Eroğulları ardından söz alan TTB Merkez Konseyi önceki dönem 2. Başkanı Dr. Ali Çerkezoğlu; “Biz yurttaşlar ve vatandaşlar olarak kaderlerine terk edilmeye alışkınız. Bu açıdan bu tablo ilk ne de son!” diyerek söze başladı. “Negatif şeyleri anlatmak benim böyle bir zamanda tercih ettiğim durum değil. Bu süreci nasıl atlatılır? Bunu konuşalım istiyorum ama Hatay’da durum o kadar vahim ki, ben geleceğe dair iyi bir şey söylemekte zorluk yaşıyorum.” dedi. Hatay’ı bombalanmış bir kente benzettiğini söyleyen Dr. Çerkezoğlu, “İlk iki gün burada bir enkaz çalışması yapılmadı. Bugün yani depremin 3. günü buraya bir akın var. Fakat yaşamsal süre dolmak üzere. Hatay kaderine terk edilmiş durumda ve ciddi bir insanlık krizi yaşanıyor.” dedi.

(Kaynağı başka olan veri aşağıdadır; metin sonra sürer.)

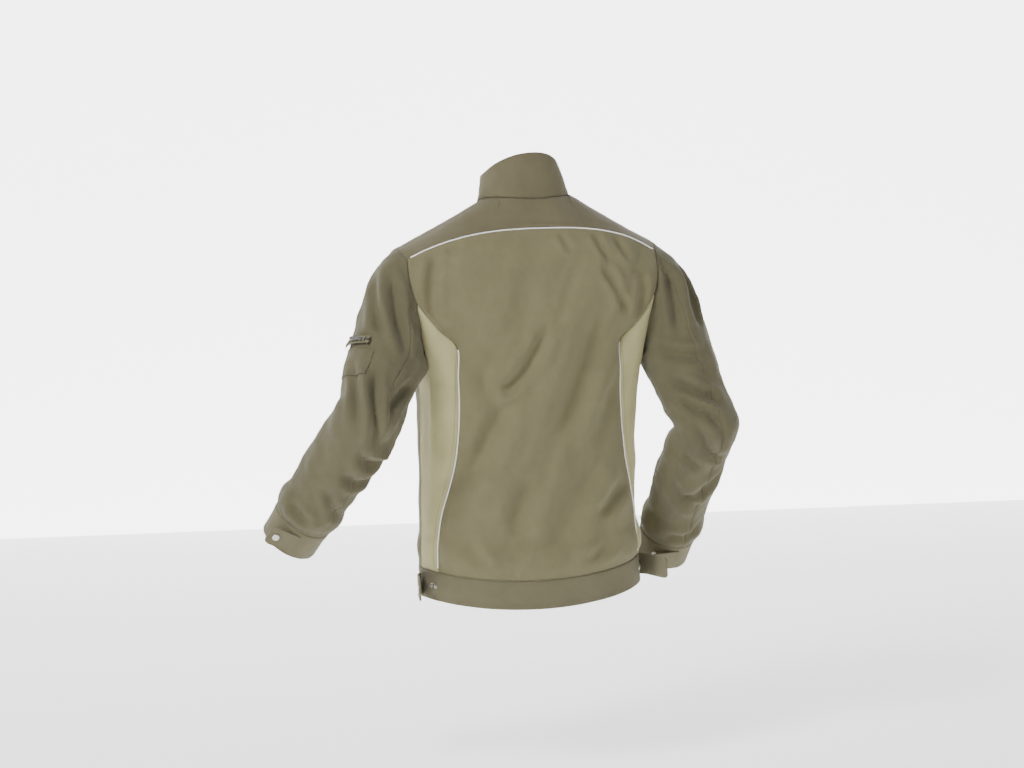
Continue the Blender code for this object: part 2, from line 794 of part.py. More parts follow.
def elbow_rows(way):
    top, elbow, wrist = sleeve_path(way)
    down, along = unit(elbow - top), unit(wrist - elbow)
    middle = elbow + unit(down - along) * 0.004
    rows = [ring(elbow - down * ELBOW_HALF, down, ELBOW_R, ELBOW_R, way)]
    rows.append(ring(middle, down + along, ELBOW_R, ELBOW_R * 1.02, way))
    rows.append(ring(elbow + along * ELBOW_HALF, along, ELBOW_R, ELBOW_R, way))
    return np.array(rows)


def forearm_rows(way):
    _, elbow, wrist = sleeve_path(way)
    along = unit(wrist - elbow)
    start, end = elbow + along * ELBOW_HALF, wrist - along * CUFF_LENGTH
    rows = []
    for k in range(6):
        t = k / 5
        radius = np.interp(t, (0, 0.4, 1), (ELBOW_R, FOREARM_R, WRIST_R + 0.002))
        rows.append(ring(start + (end - start) * t, along, radius, radius, way))
    return np.array(rows)


def cuff_rows(way):
    _, elbow, wrist = sleeve_path(way)
    along = unit(wrist - elbow)
    start = wrist - along * CUFF_LENGTH
    wide = WRIST_R + 0.002
    return np.array([ring(start, along, wide, wide, way), ring(wrist, along, WRIST_R, WRIST_R, way)])


def sleeve_inside(way):
    path = np.array(sleeve_path(way))
    start = path[0] + (path[0] - path[1]) * 1.2
    start[0] = way * 0.20
    line = np.vstack([start, path, path[2] + (path[2] - path[1]) * 0.3])

    def inside(point):
        p = np.array(point)
        best = None
        for a, b in zip(line, line[1:]):
            t = np.clip((p - a) @ (b - a) / ((b - a) @ (b - a)), 0, 1)
            q = a + t * (b - a)
            if best is None or np.linalg.norm(p - q) < np.linalg.norm(p - best):
                best = q
        return type(point)(best)

    return inside


CUFF_TAB_TURN = {1: 78, -1: 84}
CUFF_TAB_WAY = {1: -1, -1: 1}


def cuff_frame(way, turn, share=0.5, out=0.0):
    """A point on the cuff turned from its outer side towards the back, with its ways."""
    _, elbow, wrist = sleeve_path(way)
    along = unit(wrist - elbow)
    u = unit(np.array([way, 0.0, 0.0]) - way * along[0] * along)
    v = way * np.cross(u, along)
    a = math.radians(turn)
    normal = u * math.cos(a) + v * math.sin(a)
    round_way = -u * math.sin(a) + v * math.cos(a)
    centre = wrist - along * CUFF_LENGTH * share
    return centre + normal * (WRIST_R + 0.001 + out), normal, round_way, along


def strap_matrix(point, along, out):
    x, z = unit(along), unit(out)
    made = np.eye(4)
    made[:3, 0], made[:3, 1], made[:3, 2], made[:3, 3] = x, np.cross(z, x), z, point
    return made


def strap(name, size, matrix, slot="band"):
    return placed(add_object(name, box_mesh(name, size, 0.008), slot), matrix)


def strap_cap(name, size, matrix):
    at = matrix @ np.array([size[0] - 0.014, 0, size[2] + 0.0004, 1])
    snap(name, at[:3], matrix[:3, 2], CAP_R, CAP_HIGH, up=matrix[:3, 1])


def make_sleeves():
    for way in (1, -1):
        inside = sleeve_inside(way)
        side = "left" if way > 0 else "right"
        cloth(f"sleeve_head_{side}", [closed(head_rows(way))], "shell", inside)
        cloth(f"sleeve_upper_{side}", [closed(upper_rows(way))], "shell", inside)
        cloth(f"sleeve_elbow_{side}", [closed(elbow_rows(way))], "shell", inside)
        cloth(f"sleeve_forearm_{side}", [closed(forearm_rows(way))], "shell", inside)
        cloth(f"cuff_{side}", [closed(cuff_rows(way))], "band", inside, DOUBLE_CLOTH)
        point, normal, round_way, _ = cuff_frame(way, CUFF_TAB_TURN[way], out=0.0012)
        matrix = strap_matrix(point, round_way * CUFF_TAB_WAY[way], normal)
        strap(f"cuff_tab_{side}", CUFF_STRAP, matrix)
        strap_cap(f"cuff_tab_cap_{side}", CUFF_STRAP, matrix)
        for number, turn in ((1, 48), (2, 26)):
            at = CUFF_TAB_TURN[way] + CUFF_TAB_WAY[way] * turn
            spot, out, _, along = cuff_frame(way, at, 0.5, 0.0004)
            snap(f"cuff_snap_{side}_{number}", spot, out, STUD_R, STUD_HIGH, up=along)


def hem_strap_matrix(way):
    turn = math.radians(HEM_STRAP_TURN)
    along = np.array([way * math.sin(turn), math.cos(turn), 0])
    out = np.array([way * math.cos(turn), -math.sin(turn), 0])
    point = np.array([way * 0.2010, -0.104, HEM_STRAP_Z])
    return strap_matrix(point, along, out)


def make_hem_straps():
    side = side_rows()
    band = band_rows(side[0])
    for way in (1, -1):
        matrix = hem_strap_matrix(way)
        word = "left" if way > 0 else "right"
        strap(f"hem_tab_{word}", HEM_STRAP, matrix)
        strap_cap(f"hem_tab_cap_{word}", HEM_STRAP, matrix)
        rows = on_side(band, way)
        for number, column in ((1, 1), (2, 0)):
            normal = cell_normal(rows, 0, column, (0, -0.1, -0.675))
            spot = cell_centre(rows, 0, column) + normal * 0.0006
            snap(f"hem_snap_{word}_{number}", spot, normal, STUD_R, STUD_HIGH)


def tube(name, points, radius, slot, cyclic=False):
    data = bpy.data.curves.new(name, "CURVE")
    data.dimensions = "3D"
    data.bevel_depth = radius
    data.bevel_resolution = 2
    data.use_fill_caps = True
    line = data.splines.new("POLY")
    line.points.add(len(points) - 1)
    for spot, point in zip(line.points, points):
        spot.co = (*point, 1)
    return add_object(name, data, slot)


def lifted(points, inside, amount):
    """Points moved off the cloth, each away from the inside point at its own height."""
    out = []
    for p in points:
        away = p - np.array(inside)
        away[2] = 0
        out.append(p + unit(away) * amount)
    return np.array(out)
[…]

“SU VE ELEKTRİK YOK! SALGIN YAŞANABİLİR”
Çerkezoğlu’nun ardından yerinde ziyaret ettiği Hatay’dan basın toplantısına bağlanan TTB 2. Başkanı Ali İhsan Ökten, “Hatay’da AFAD binası çökmüş. Koordinasyon sağlanamamış. Kendi binası çöken AFAD depremi nasıl yöneteceği şüphelidir.” dedi. AFAD’dan kimseye ulaşamadıklarını sözlerine ekleyen Ökten, Sağlık Bakanlığı’na gönüllü hekim listesi yolladıklarını ancak ondan da bir geri dönüşün halen sağlanmadığını ifade etti. Su ve elektrik sorunu sebebiyle bu aşamadan sonra salgın sorunlarının yaşanabilir olduğuna dikkat çeken Dr. Ökten; bunları en yoğun yerler Hatay ve ilçeleridir, dedi.
Hekimlerin altını çizdiği diğer konular şöyle sıralandı:
- Kamu erki sorumluluklarını yerine getirmemiştir.
- Kamu erki ile emek-meslek örgütleri arasında bir iletişimsizlik mevcuttur. Kamu erki emek-meslek örgütleriyle iş birliğine yanaşmamaktadır.
- Bu iletişimsizlik durumu, organizasyonda da ciddi aksaklıklara neden olmaktadır.
- Halk en temel ihtiyaçlarını karşılayamamaktadır.
- Bölgenin önemli bir kısmında birinci, ikinci, üçüncü basamak sağlık hizmetleri sunulmamaktadır.
- Deprem bölgesine giden sağlık emekçilerine uygun çalışma koşulları ve ortamı hazırlanmamıştır.
- Deprem bölgesinde gıda ve su güvenliğinde bahsedilememektedir. Bölgeye lojistik sağlanamamakta, halk ilaçlara ulaşamamaktadır.
- Soğuk iklim koşulları ve hipotermi nedeniyle insanlar hayatlarını kaybetmektedir.
- AFAD ve kamu kurumları yetersiz kalmıştır.
- Önlemlerin alınmaması nedeniyle ortaya çıkacak bulaşıcı hastalıklar, ilerleyen günlerde ciddi bir halk sağlığı sorunları yaratabilir.